The novel coronavirus has been the big story of 2020, and it’s nowhere near over.
It has reshaped how people campaign for public office. It wiped out spring and summer sports at the collegiate and professional levels, and it could do so again when it’s time for football.
The virus has changed how we shop for groceries, how we spend our vacation time and how we interact with others. Eating out, going to school and greeting strangers just isn’t the same when you may be coming into contact with a carrier.
Infections and deaths related to the virus peaked several weeks ago, but the virus still hangs around.
As noted in an article in Sunday’s edition of The Herald-Dispatch, the number of cases of the novel coronavirus in West Virginia has topped 4,000.
The West Virginia Department of Health and Human Resources reported 4,146 total cases of COVID-19 in the state as of 5 p.m. Saturday, an increase of 163 cases since Friday. There were 2,979 positive cases of COVID-19 in the state on July 1.
There was also an additional death reported Saturday — a 68-year-old woman from Ohio County — bringing West Virginia’s total number of deaths related to the virus to 96.
In Cabell County, the Cabell-Huntington Health Department reported four new cases of COVID-19 on Saturday, for a total of 188 confirmed cases in the county. There are also six probable cases. Eighty-six of the cases are considered currently active, while 108 have recovered.
Those numbers are small in a state of about 1.8 million people, but they are not insignificant when we remember that some people are more vulnerable to the virus than others.
So what do we do? Go back to lockdowns, although in a more limited way? Tough it out?

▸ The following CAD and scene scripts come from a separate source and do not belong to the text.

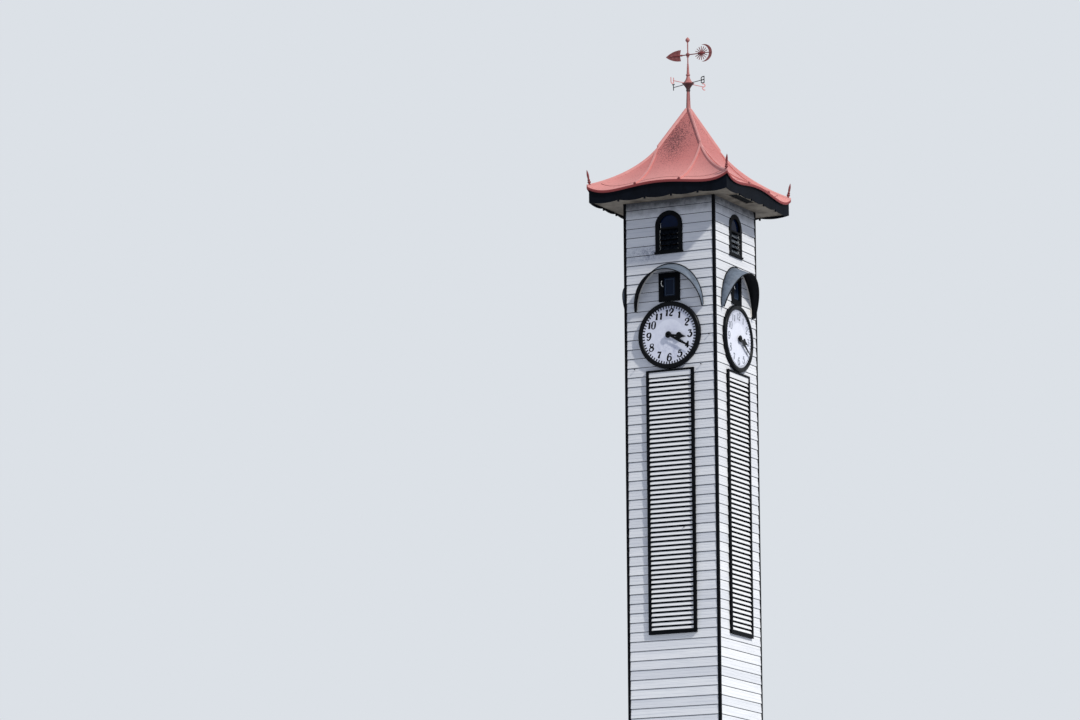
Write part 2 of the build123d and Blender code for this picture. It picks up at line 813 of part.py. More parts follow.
# Vane: arrow, hub, bar, sun and crescent cut from sheet, turning on the spindle
with BuildPart() as vane:
    upright = Plane((0, vane_sheet / 2, vane_level), x_dir=(1, 0, 0), z_dir=(0, -1, 0))
    with BuildSketch(upright):
        with Locations((moon_middle, 0)):
            Circle(moon_radius)
        with Locations((moon_middle - moon_inner_shift, 0)):
            Circle(moon_inner_radius, mode=Mode.SUBTRACT)
        with BuildLine():
            tip = (-arrow_tip, 0)
            top_barb = (-arrow_barb, arrow_half_width)
            low_barb = (-arrow_barb, -arrow_half_width)
            curve_at = -arrow_curve_place * arrow_tip
            curve_half = arrow_curve_share * arrow_half_width
            ThreePointArc(tip, (curve_at, curve_half), top_barb)
            Polyline(top_barb, (-arrow_barb - arrow_notch, 0), low_barb)
            ThreePointArc(low_barb, (curve_at, -curve_half), tip)
        make_face()
        with Locations((sun_middle, 0)):
            Circle(sun_disc_radius)
            with PolarLocations(sun_ray / 2, sun_ray_count):
                Rectangle(sun_ray, sun_ray_width)
    extrude(amount=vane_sheet)
    with BuildSketch(Plane.YZ.offset(-bar_share * arrow_tip)):
        with Locations((0, vane_level)):
            Circle(vane_bar_radius)
    extrude(amount=bar_share * arrow_tip + moon_middle + moon_radius - bar_end_margin)
    with Locations((0, 0, vane_level)):
        Sphere(vane_hub_radius)
        Cylinder(spindle_radius + pin_gap, 4 * vane_hub_radius, mode=Mode.SUBTRACT)
save(vane, "vane")
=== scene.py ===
"""Timber clock tower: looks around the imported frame, in metres, +Z up, front towards -Y."""
from math import cos, pi, radians, sin

import bmesh
import bpy
from mathutils import Matrix, Vector


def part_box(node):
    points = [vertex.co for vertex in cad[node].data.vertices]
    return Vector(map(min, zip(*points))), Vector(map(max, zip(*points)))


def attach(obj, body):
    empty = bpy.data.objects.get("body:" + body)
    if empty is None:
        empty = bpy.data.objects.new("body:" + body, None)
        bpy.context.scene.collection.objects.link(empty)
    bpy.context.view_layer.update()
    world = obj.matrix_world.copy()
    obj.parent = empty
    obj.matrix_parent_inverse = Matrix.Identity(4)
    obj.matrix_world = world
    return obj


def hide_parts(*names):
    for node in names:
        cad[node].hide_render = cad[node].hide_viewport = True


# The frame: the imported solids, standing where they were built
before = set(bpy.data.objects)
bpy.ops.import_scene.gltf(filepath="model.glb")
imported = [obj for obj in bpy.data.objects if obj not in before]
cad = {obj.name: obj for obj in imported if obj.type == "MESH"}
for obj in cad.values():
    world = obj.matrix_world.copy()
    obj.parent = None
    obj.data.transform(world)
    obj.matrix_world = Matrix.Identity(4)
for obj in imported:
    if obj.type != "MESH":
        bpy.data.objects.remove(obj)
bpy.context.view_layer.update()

# Camera: a long lens, far off and below the tower's foot, looking up at it
# and a little round its right-hand corner
IMAGE_WIDTH, FOCAL_PIXELS = 1080, 4912.2
camera_place = Vector((42.0585, -90.6687, -9.78))
camera_yaw, camera_pitch, camera_roll = 0.465696, 0.184225, -0.006651
forward = Vector(
    (-sin(camera_yaw) * cos(camera_pitch), cos(camera_yaw) * cos(camera_pitch), sin(camera_pitch)))
level_right = Vector((cos(camera_yaw), sin(camera_yaw), 0))
level_up = level_right.cross(forward)
camera_right = cos(camera_roll) * level_right + sin(camera_roll) * level_up
camera_up = cos(camera_roll) * level_up - sin(camera_roll) * level_right


def add_object(name, data):
    """An object with the data, in the scene."""
    made = bpy.data.objects.new(name, data)
    bpy.context.scene.collection.objects.link(made)
    return made


lens = bpy.data.cameras.new("camera")
lens.sensor_fit = "HORIZONTAL"
lens.sensor_width = 36
lens.lens = lens.sensor_width * FOCAL_PIXELS / IMAGE_WIDTH
lens.clip_end = 400
camera = add_object("camera", lens)
axes = Matrix((camera_right, camera_up, -forward)).transposed()
camera.matrix_world = Matrix.Translation(camera_place) @ axes.to_4x4()
bpy.context.scene.camera = camera
bpy.context.scene.view_settings.view_transform = "Standard"

# Foot: a cast slab and kerb of plain concrete, float finished, with 8 mm grit
# and the wide weather stains of poured concrete


def paint(code):
    """An sRGB hex colour as linear values."""
    parts = [int(code[i : i + 2], 16) / 255 for i in (0, 2, 4)]
    return [*(c / 12.92 if c <= 0.04045 else ((c + 0.055) / 1.055) ** 2.4 for c in parts), 1]


def add_node(tree, kind, inputs, **settings):
    """One node with its settings; an input is a value or another node's output."""
    made = tree.nodes.new("ShaderNode" + kind)
    for name, value in settings.items():
        setattr(made, name, value)
    for name, value in inputs.items():
        if isinstance(value, bpy.types.NodeSocket):
            tree.links.new(value, made.inputs[name])
        else:
            made.inputs[name].default_value = value
    return made.outputs


def new_finish(name, **constants):
    """A material with its shader's plain values set, its tree, its shader and its Object coordinates."""
    finish = bpy.data.materials.new(name)
    finish.use_nodes = True
    tree = finish.node_tree
    shader = tree.nodes["Principled BSDF"].inputs
    for key, value in constants.items():
        shader[key.replace("_", " ")].default_value = value
    return finish, tree, shader, add_node(tree, "TexCoord", {})["Object"]


def cloudy_finish(name, first, second, scale, detail, ragged=0.5, span=None, **constants):
    """A finish that drifts between two tones in clouds 1/scale metres wide, sharper within a span."""
    finish, tree, shader, place = new_finish(name, **constants)
    cloud = {"Vector": place, "Scale": scale, "Detail": detail, "Roughness": ragged}
    cloud = add_node(tree, "TexNoise", cloud)["Fac"]
    if span:
        cloud = add_node(tree, "MapRange", {"Value": cloud, 1: span[0], 2: span[1], 3: 0, 4: 1})[0]
    tone = add_node(tree, "Mix", {0: cloud, 6: paint(first), 7: paint(second)}, data_type="RGBA")[2]
    tree.links.new(tone, shader["Base Color"])
    return finish, tree, shader, place, cloud, tone


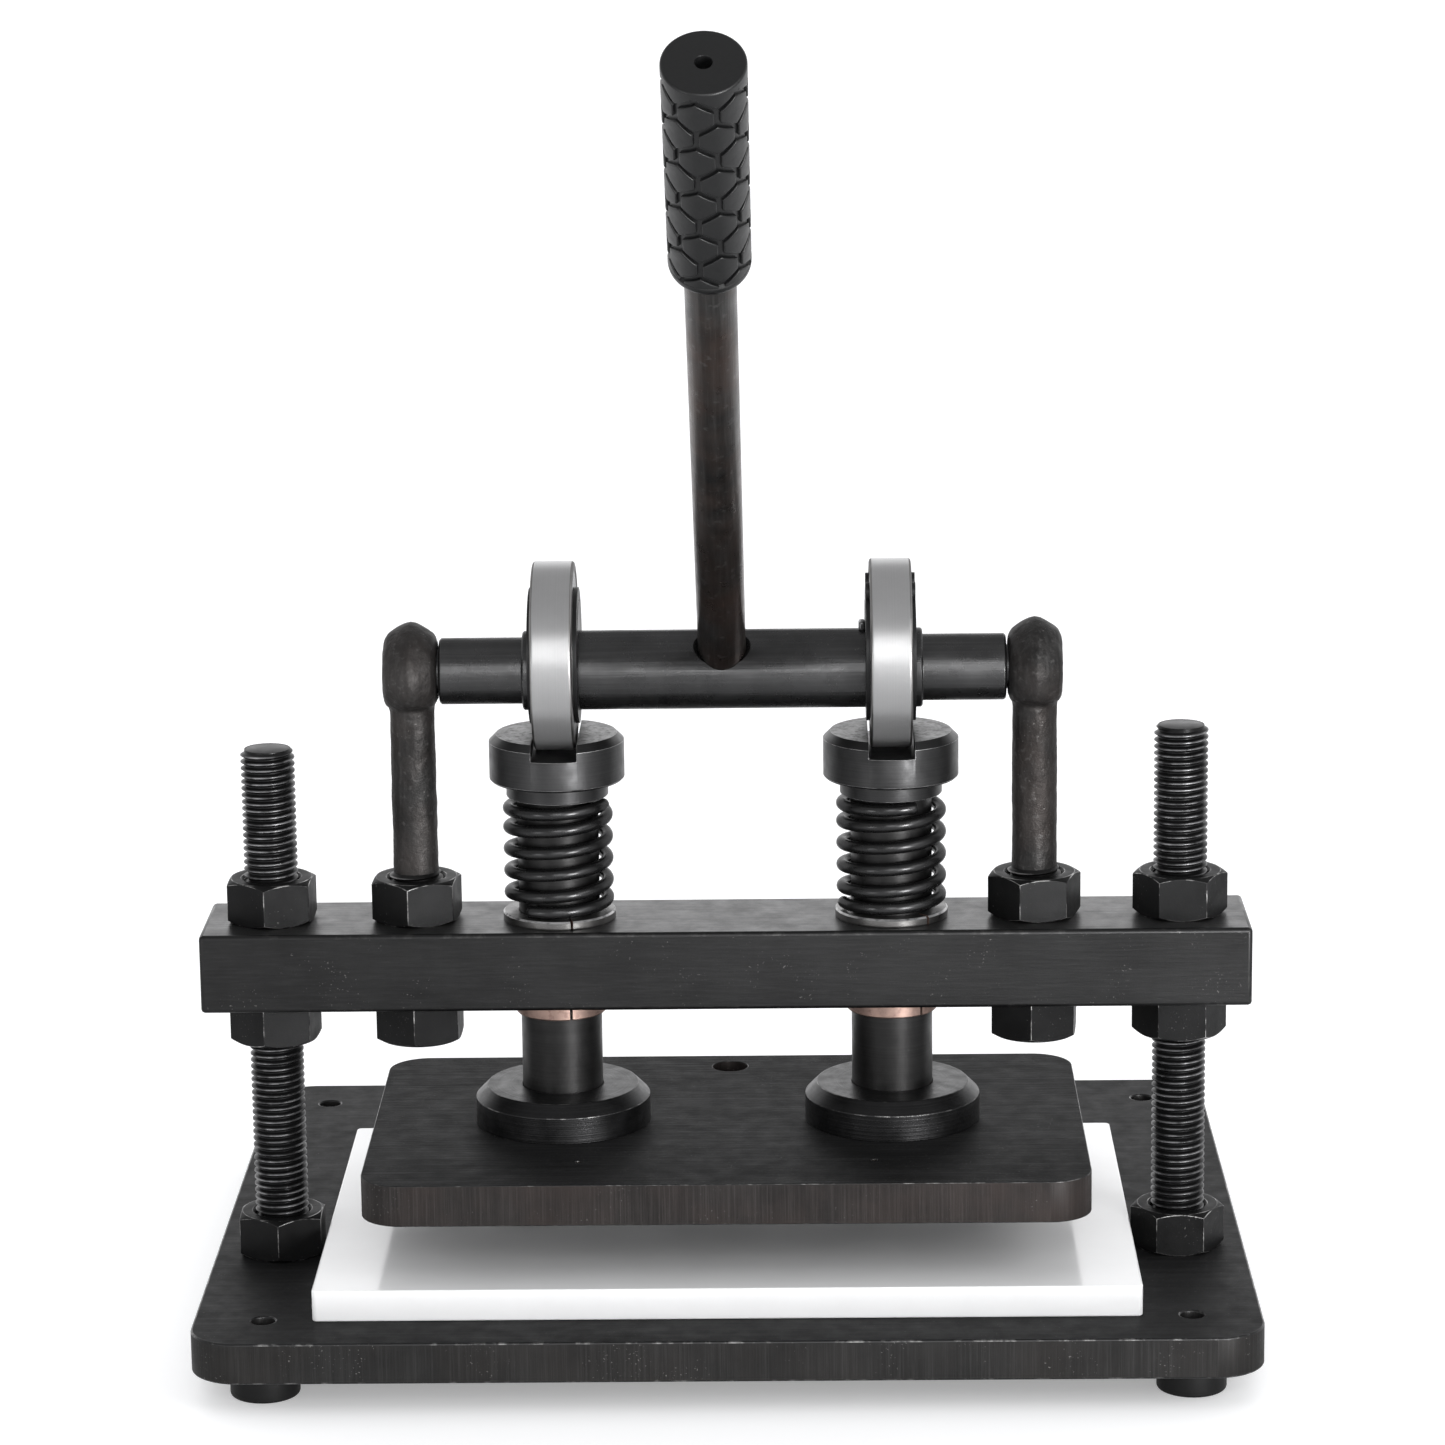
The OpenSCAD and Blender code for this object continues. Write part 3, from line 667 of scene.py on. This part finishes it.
def nut(name, x, z, turn):
    """One hexagon nut with rounded chamfers on both faces and countersunk ends to its bore."""
    af, h, bore, sink = 15 * MM, 16 * MM, 9.95 * MM, 1.1 * MM
    face = af * 0.98  # radius of the flat ring at each end
    ac = af / math.cos(PI / 6)
    ring = [(ac * math.cos(PI / 3 * k), ac * math.sin(PI / 3 * k)) for k in range(6)]
    verts = [(px, py, 0) for px, py in ring] + [(px, py, h) for px, py in ring]
    faces = [tuple(range(5, -1, -1)), tuple(range(6, 12))]
    faces += [(i, (i + 1) % 6, 6 + (i + 1) % 6, 6 + i) for i in range(6)]
    prism = new_object(name, verts, faces)
    wide = ac + 0.6 * MM
    c = (wide - face) * math.tan(PI / 6)
    cone = lathe("cone", [(0, 0), (face, 0), (wide, c), (wide, h - c), (face, h), (0, h)], 96)
    m = prism.modifiers.new("cone", "BOOLEAN")
    m.operation = "INTERSECT"
    m.solver = "EXACT"
    m.object = cone
    bake(prism)
    bpy.data.objects.remove(cone)
    out = bore + sink
    p = [(0, -MM), (out, -MM), (out, 0), (bore, sink)]
    p += [(bore, h - sink), (out, h), (out, h + MM), (0, h + MM)]
    cut(prism, lathe("hole", p, 64))
    bevel(prism, 0.55 * MM, 2, angle=24, flat_area=60 * MM * MM)
    return place(prism, at(x, RY, z) @ Matrix.Rotation(math.radians(turn), 4, "Z"))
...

The late Paul Harvey was fond of saying, “Self government without self-discipline won’t work.” He was right. The president, governors, school boards and other public officials can issue all the executive orders, directives and advice they can think of, but if the public acts as if the virus isn’t still here, none of that will matter.
Individuals should respect the novel coronavirus. Don’t cower from it, but don’t get in its face, either. Use wisdom.
This is not the time to make a trip to the grocery store into a family outing. It’s not the time to line up shoulder to shoulder at the convenience store cash register. It’s not the time to dare a stranger to give you the coronavirus just to prove it’s a fake.
It’s also not the time to hide under your bed, waiting for the day in 2021 or 2022 when the vaccine is released. It’s not the time for mask wearers to harangue people who for reasons good or bad don’t wear masks. That works the other way, too.
This is the time to confront risk and manage it, not run from it.
Social distancing is still a good idea. It will still be a good idea when the virus begins to fade from the headlines. Washing hands frequently is a good idea, too, virus or no virus.
By this time next week, we should have a better idea of what life in this area will be like in August and September. Decisions will be made about school, sports, business and recreation. Some decisions that have already been made could be changed.
It may be a long time before the world returns to the old normal, assuming it ever does. A little bit of self-discipline and consideration toward others could bring that to pass sooner.